Top themes for European farmers: A fair deal, COOL

Creating a fairer food chain was the focus of an informal meeting of the agriculture and fisheries ministers of the European Union, as member states explore mandatory country of origin labeling (COOL) of pre-packaged foods containing meat and milk products.

(nd3000, Bigstock)
(nd3000, Bigstock)

Creating a fairer food chain was the focus of an informal meeting of the agriculture and fisheries ministers of the European Union, as member states explore mandatory country of origin labeling (COOL) of pre-packaged foods containing meat and milk products.

Aiming for a fairer food chain

At the heart of the discussions by EU agriculture ministers was how to strength the position of farmers in the food supply chain. The informal meeting was held in Bratislava to mark the start of Slovakia’s six-month presidency of the EU.

Increasing globalization over recent years has led to primary agricultural producers gradually becoming the weakest link in the food supply chain and their bargaining power has diminished, ministers heard.

“It is necessary that we let farmers and producers get a fair deal on the margins,” said Slovak Agriculture Minister Gabriela Matečná. ”This is the only way to ensure that consumers have access to quality food at a reasonable price throughout the European Union and to ensure food self-sufficiency in the Union and the competitiveness of our agriculture and agricultural producers.”

“As we are working to address the agricultural crisis in the short term, we are well advised to keep looking at the longer term solutions that can structurally improve the situation of farmers,” stated Phil Hogan, EU Commissioner for Agriculture and Rural Development.

Ministers from most member states supported the view that a unified, EU-wide response was needed to end unfair trading practices.

The associations of European farming organizations and agricultural co-operatives, Copa-Cogeca welcomed the Slovak initiative to help farmers achieve a better and fairer price for their produce by ending Unfair Trading Practices (UTPs).

“Farmers are being squeezed by both the upstream and downstream sectors, with the retail sector dominated by just a few operators in many Member States,” commented Cogeca president Thomas Magnusson. “We therefore welcome the Slovak Presidency’s calls to get a fair deal on their margins. This is the only way to ensure that consumers have access to quality food at a reasonable price throughout the EU. Only a fair, transparent and balanced food chain will ensure a sustainable farming sector.”

“When unfair and unethical business behavior leads to financial gains, only legislation backed by independent and robust enforcement can deliver the necessary results,” added Copa & Cogeca Secretary-General Pekka Personen. “Concentrating supply and adding value to agricultural produce is key to strengthening farmers’ positioning in the food chain.”

Following the talks, the Presidency plans to adopt EU Council conclusions on the issue by the end of this year.

Country of origin labeling (COOL) of prepared foods explored

France is to implement the mandatory labeling of the origin of milk in dairy products and meat in prepared dishes from January 1, 2017, the country’s agriculture ministry announced recently. Consultations are underway with consumers and professionals to set the threshold inclusion levels of meat and milk in dishes to which the labeling rule should apply.
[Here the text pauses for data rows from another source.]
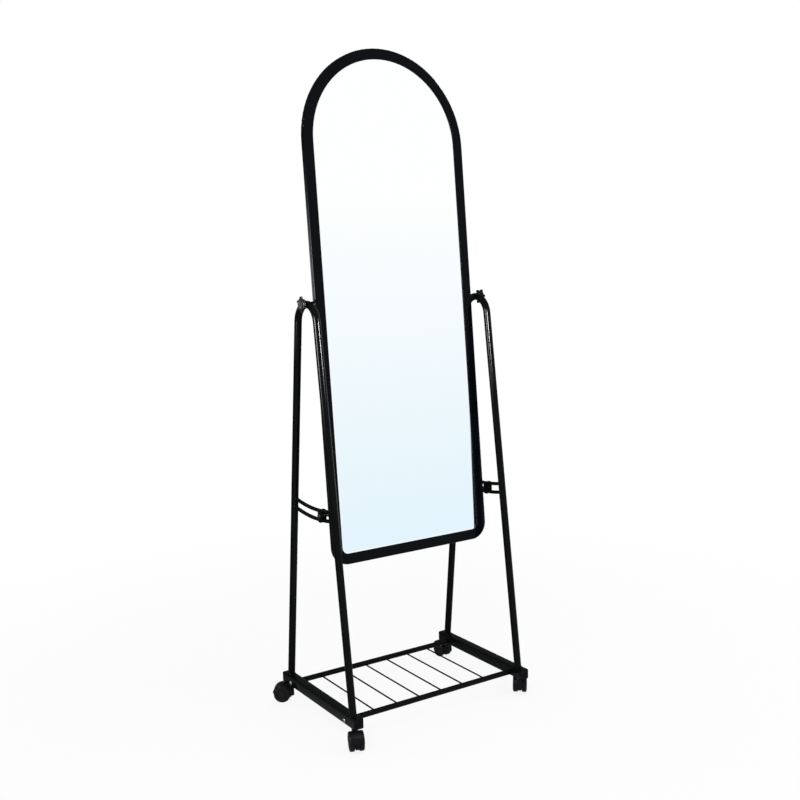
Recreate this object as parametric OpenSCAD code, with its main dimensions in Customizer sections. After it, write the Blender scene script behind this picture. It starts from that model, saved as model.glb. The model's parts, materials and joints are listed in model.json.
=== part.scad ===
// Rolling floor mirror: an arched mirror tilts between two inverted-U tube hoops,
// which stand on a wheeled base with a wire shelf.
// Millimetres, +Z up, +X to the viewer's right, and the reflecting side faces -Y.
// The origin is on the floor, under the middle of the stand.

/* [Mirror] */
// Outer width of the mirror frame
mirror_w = 402; // [340:1:460]
// Outer height of the mirror frame, from its bottom edge to the top of the arch
mirror_h = 1088; // [1000:1:1200]
// Distance from the top of the arch down to the tilt pivot
pivot_drop = 536; // [480:1:580]
// Outer radius of the frame's two bottom corners
corner_r = 38; // [30:1:60]
// Width of the frame's face, as seen from the front
face_w = 23; // [21:0.5:28]
// Depth of the frame, from front to back
frame_depth = 14; // [13:0.5:18]
// Rounding of the frame's outer edges
edge_r = 4; // [2.5:0.5:5]
// Wall of the frame's hollow tube
frame_wall = 1; // [0.8:0.1:1.4]
// Width of the front lip that holds the glass
lip_w = 6.5; // [5:0.5:8]
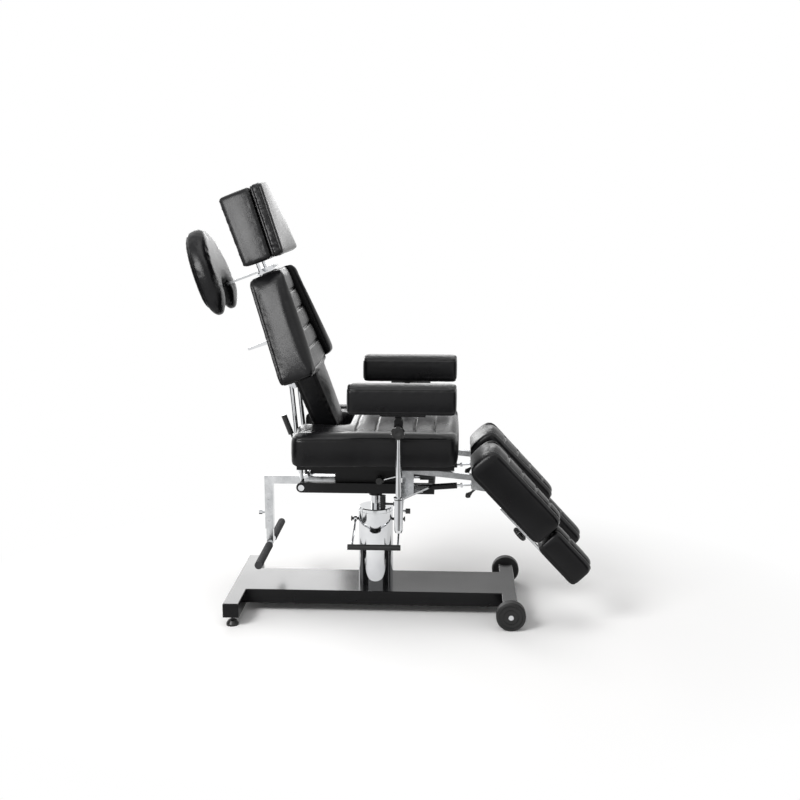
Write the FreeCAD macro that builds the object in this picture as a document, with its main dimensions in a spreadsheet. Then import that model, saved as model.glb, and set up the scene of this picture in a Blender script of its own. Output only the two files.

The decree will be valid for a period of two years, after which the results will be evaluated by the European Commission for its long-term sustainability.

Following the lead in France, the government in the UK is also being urged to consider the introduction of mandatory COOL for meat and milk in processed products.

The move would give shoppers more choice and confidence when buying British food and increase transparency in the supply chain, according to the National Farmers Union of England, Wales and Scotland as well as the National Pig Association in a joint letter to the Secretary of State. They add that as well as the French trial, other European governments plan to implement country of origin labeling for processed foods.

“We believe that the UK government should move now to introduce origin labeling for meat and milk in processed products which would provide greater transparency. With the Brexit negotiations on the horizon, this could be the start of strong national legislation to ensure we have clear country of origin labeling in the future,” the letter adds.